DATA LINES:
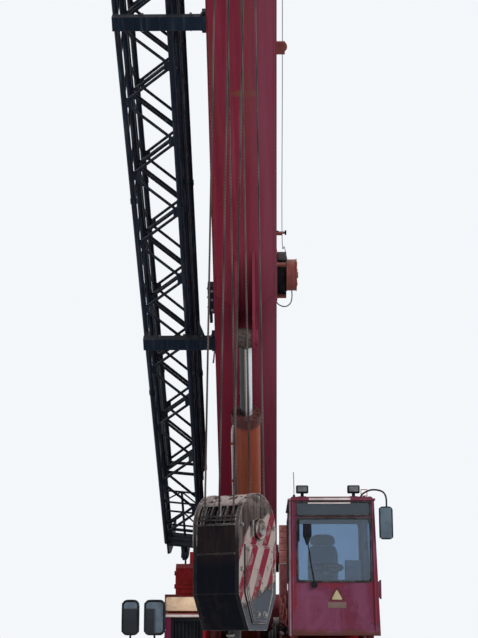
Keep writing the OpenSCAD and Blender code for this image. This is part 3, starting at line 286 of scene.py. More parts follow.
def rod(mesh, low, high, radius, sides=12, tip=None, place=None):
    """Round or many-sided bar between two points, narrower at its tip if asked."""
    low, high = Vector(low), Vector(high)
    turn = (high - low).to_track_quat("Z", "Y").to_matrix().to_4x4()
    matrix = Matrix.Translation((low + high) / 2) @ turn
    if place is not None:
        matrix = place @ matrix
    tip = radius if tip is None else tip
    bmesh.ops.create_cone(mesh, cap_ends=True, segments=sides, radius1=radius, radius2=tip,
                          depth=(high - low).length, matrix=matrix)


def ring_at(spot, radius, sides, across=(0, 1, 0), other=(0, 0, 1)):
    """Points evenly round a spot, in the plane of two ways, which are Y and Z if none is given."""
    turns = [2 * math.pi * k / sides for k in range(sides)]
    return [Vector(spot) + (Vector(across) * math.cos(a) + Vector(other) * math.sin(a)) * radius
            for a in turns]


def bent_pipe(mesh, points, radius, sides=8, smooth=6, place=None):
    """Pipe or hose through points, on one smooth curve."""
    points = [Vector(p) for p in points]
    ends = [points[0] * 2 - points[1]] + points + [points[-1] * 2 - points[-2]]
    line = []
    for i in range(1, len(ends) - 2):
        a, b, c, d = ends[i - 1:i + 3]
        for k in range(smooth):
            t = k / smooth
            line.append(0.5 * (2 * b + (c - a) * t + (2 * a - 5 * b + 4 * c - d) * t * t
                               + (3 * b - a - 3 * c + d) * t ** 3))
    line.append(points[-1])
    rings = []
    across = None
    for i, p in enumerate(line):
        ahead = (line[min(i + 1, len(line) - 1)] - line[max(i - 1, 0)]).normalized()
        if across is None:
            across = ahead.orthogonal().normalized()
        across = (across - ahead * across.dot(ahead)).normalized()
        rings.append(ring_at(p, radius, sides, across, ahead.cross(across)))
    loft(mesh, rings, place)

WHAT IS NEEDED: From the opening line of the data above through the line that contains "depth=(high - low).length, matrix=matrix)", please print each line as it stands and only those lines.

SOLUTION:
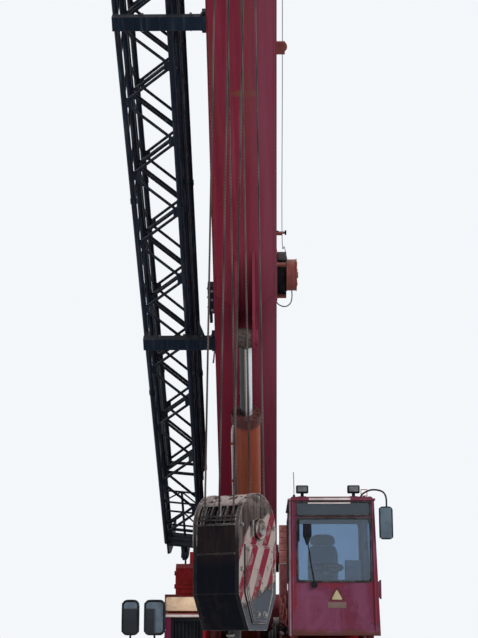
Keep writing the OpenSCAD and Blender code for this image. This is part 3, starting at line 286 of scene.py. More parts follow.
def rod(mesh, low, high, radius, sides=12, tip=None, place=None):
    """Round or many-sided bar between two points, narrower at its tip if asked."""
    low, high = Vector(low), Vector(high)
    turn = (high - low).to_track_quat("Z", "Y").to_matrix().to_4x4()
    matrix = Matrix.Translation((low + high) / 2) @ turn
    if place is not None:
        matrix = place @ matrix
    tip = radius if tip is None else tip
    bmesh.ops.create_cone(mesh, cap_ends=True, segments=sides, radius1=radius, radius2=tip,
                          depth=(high - low).length, matrix=matrix)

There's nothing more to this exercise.